- Required work
Find every line with the word "bodies". Copy those lines.

BEGIN Material

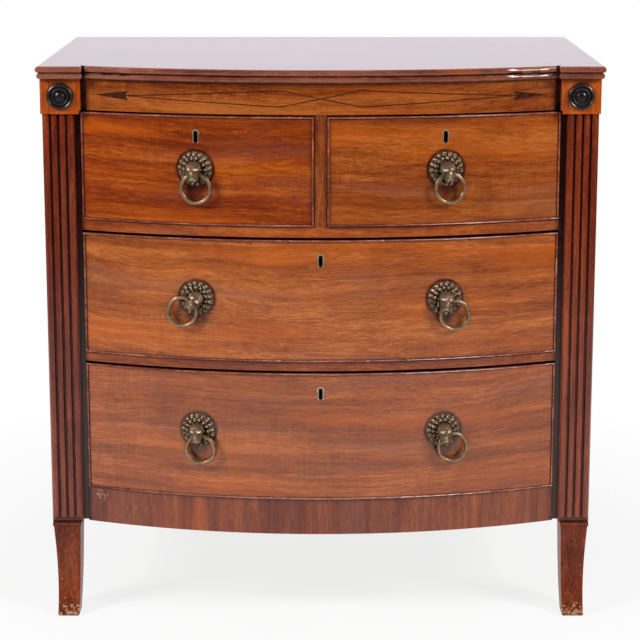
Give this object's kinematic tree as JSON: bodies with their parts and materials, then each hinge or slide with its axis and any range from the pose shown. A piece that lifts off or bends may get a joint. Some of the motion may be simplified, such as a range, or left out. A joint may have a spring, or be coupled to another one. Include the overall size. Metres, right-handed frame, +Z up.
{
  "type": "bow front chest of drawers",
  "caption": "Bow front mahogany chest with short drawers over long ones, reeded pilasters, sabre legs, inlaid frieze and lion mask ring pulls that swing.",
  "frame": {"origin": "on the floor, under the middle of the chest's bounding box", "axes": "+Z up, +X to the right as seen from the front, the bowed front faces -Y"},
  "size_m": [0.975, 0.6399, 0.989],
  "materials": {
    "carcass_mahogany": "French polished dark red-brown mahogany",
    "top_mahogany": "French polished mahogany, slightly faded",
    "frieze_mahogany": "French polished golden mahogany veneer",
    "drawer_front_mahogany": "French polished figured mahogany veneer",
    "cockbead_mahogany": "French polished mahogany",
    "ebony_stringing": "polished ebony",
    "ebonised_wood": "ebonised and polished",
    "carcase_pine": "unfinished aged pine",
    "drawer_lining_wood": "unfinished aged oak lining",
    "lock_brass": "dull old brass",
    "antique_brass": "dark patinated cast brass, worn bright on the high spots"
  },
  "bodies": {
    "carcass": {"top": "top_mahogany", "frieze": "frieze_mahogany", "frieze_inlay": "ebony_stringing", "corner_block_left": "carcass_mahogany", "corner_block_right": "carcass_mahogany", "roundels": "ebonised_wood", "pilaster_left": "carcass_mahogany", "pilaster_right": "carcass_mahogany", "front_leg_left": "carcass_mahogany", "front_leg_right": "carcass_mahogany", "back_legs": "carcass_mahogany", "side_left": "carcass_mahogany", "side_right": "carcass_mahogany", "rail_upper": "carcass_mahogany", "rail_lower": "carcass_mahogany", "apron": "carcass_mahogany", "muntin": "carcass_mahogany", "dustboard_upper": "carcase_pine", "dustboard_lower": "carcase_pine", "bottom_board": "carcase_pine", "back_boards": "carcase_pine", "top_frame": "carcase_pine", "drawer_guides": "carcase_pine", "drawer_stops": "carcase_pine", "glue_blocks": "carcase_pine"},
    "short_left_drawer": {"front_short_left": "drawer_front_mahogany", "cockbeads_short_left": "cockbead_mahogany", "box_short_left": "drawer_lining_wood", "bottom_short_left": "drawer_lining_wood", "lock_short_left": "lock_brass", "masks_short_left": "antique_brass"},
    "short_left_bolt": {"bolt_short_left": "lock_brass"},
    "short_right_drawer": {"front_short_right": "drawer_front_mahogany", "cockbeads_short_right": "cockbead_mahogany", "box_short_right": "drawer_lining_wood", "bottom_short_right": "drawer_lining_wood", "lock_short_right": "lock_brass", "masks_short_right": "antique_brass"},
    "short_right_bolt": {"bolt_short_right": "lock_brass"},
    "long_upper_drawer": {"front_long_upper": "drawer_front_mahogany", "cockbeads_long_upper": "cockbead_mahogany", "box_long_upper": "drawer_lining_wood", "bottom_long_upper": "drawer_lining_wood", "lock_long_upper": "lock_brass", "masks_long_upper": "antique_brass"},
    "long_upper_bolt": {"bolt_long_upper": "lock_brass"},
    "long_lower_drawer": {"front_long_lower": "drawer_front_mahogany", "cockbeads_long_lower": "cockbead_mahogany", "box_long_lower": "drawer_lining_wood", "bottom_long_lower": "drawer_lining_wood", "lock_long_lower": "lock_brass", "masks_long_lower": "antique_brass"},
    "long_lower_bolt": {"bolt_long_lower": "lock_brass"},
    "short_left_ring_pull": {"ring_short_left": "antique_brass"},
    "short_right_ring_pull": {"ring_short_right": "antique_brass"},
    "long_upper_left_ring_pull": {"ring_long_upper_left": "antique_brass"},
    "long_upper_right_ring_pull": {"ring_long_upper_right": "antique_brass"},
    "long_lower_left_ring_pull": {"ring_long_lower_left": "antique_brass"},
    "long_lower_right_ring_pull": {"ring_long_lower_right": "antique_brass"}
  },
  "joints": [
    {"name": "short_left_drawer_slide", "type": "slide", "parent": "carcass", "child": "short_left_drawer", "axis": [0, -1, 0], "range_m": [0, 0.34]},
    {"name": "short_left_bolt_throw", "type": "slide", "parent": "short_left_drawer", "child": "short_left_bolt", "axis": [0, 0, 1], "range_m": [0, 0.008]},
    {"name": "short_right_drawer_slide", "type": "slide", "parent": "carcass", "child": "short_right_drawer", "axis": [0, -1, 0], "range_m": [0, 0.34]},
    {"name": "short_right_bolt_throw", "type": "slide", "parent": "short_right_drawer", "child": "short_right_bolt", "axis": [0, 0, 1], "range_m": [0, 0.008]},
    {"name": "long_upper_drawer_slide", "type": "slide", "parent": "carcass", "child": "long_upper_drawer", "axis": [0, -1, 0], "range_m": [0, 0.34]},
    {"name": "long_upper_bolt_throw", "type": "slide", "parent": "long_upper_drawer", "child": "long_upper_bolt", "axis": [0, 0, 1], "range_m": [0, 0.008]},
    {"name": "long_lower_drawer_slide", "type": "slide", "parent": "carcass", "child": "long_lower_drawer", "axis": [0, -1, 0], "range_m": [0, 0.34]},
    {"name": "long_lower_bolt_throw", "type": "slide", "parent": "long_lower_drawer", "child": "long_lower_bolt", "axis": [0, 0, 1], "range_m": [0, 0.008]},
    {"name": "short_left_ring_swing", "type": "hinge", "parent": "short_left_drawer", "child": "short_left_ring_pull", "pos_m": [-0.21535, -0.29694, 0.81003], "axis": [-0.9789, 0.1846, -0.0872], "range_deg": [-4, 80]},
    {"name": "short_right_ring_swing", "type": "hinge", "parent": "short_right_drawer", "child": "short_right_ring_pull", "pos_m": [0.21727, -0.29657, 0.8101], "axis": [-0.9706, -0.183, -0.1564], "range_deg": [-4, 80]},
    {"name": "long_upper_left_ring_swing", "type": "hinge", "parent": "long_upper_drawer", "child": "long_upper_left_ring_pull", "pos_m": [-0.22169, -0.29574, 0.58644], "axis": [-0.6826, 0.1287, 0.7193], "range_deg": [-4, 80]},
    {"name": "long_upper_right_ring_swing", "type": "hinge", "parent": "long_upper_drawer", "child": "long_upper_right_ring_pull", "pos_m": [0.21985, -0.29609, 0.585], "axis": [-0.8595, -0.1621, -0.4848], "range_deg": [-4, 80]},
    {"name": "long_lower_left_ring_swing", "type": "hinge", "parent": "long_lower_drawer", "child": "long_lower_left_ring_pull", "pos_m": [-0.21467, -0.29706, 0.34812], "axis": [-0.9677, 0.1825, -0.1736], "range_deg": [-4, 80]},
    {"name": "long_lower_right_ring_swing", "type": "hinge", "parent": "long_lower_drawer", "child": "long_lower_right_ring_pull", "pos_m": [0.21961, -0.29613, 0.34887], "axis": [-0.8756, -0.1651, -0.454], "range_deg": [-4, 80]}
  ]
}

END Material

- Solved exercise
Give this object's kinematic tree as JSON: bodies with their parts and materials, then each hinge or slide with its axis and any range from the pose shown. A piece that lifts off or bends may get a joint. Some of the motion may be simplified, such as a range, or left out. A joint may have a spring, or be coupled to another one. Include the overall size. Metres, right-handed frame, +Z up.
  "bodies": {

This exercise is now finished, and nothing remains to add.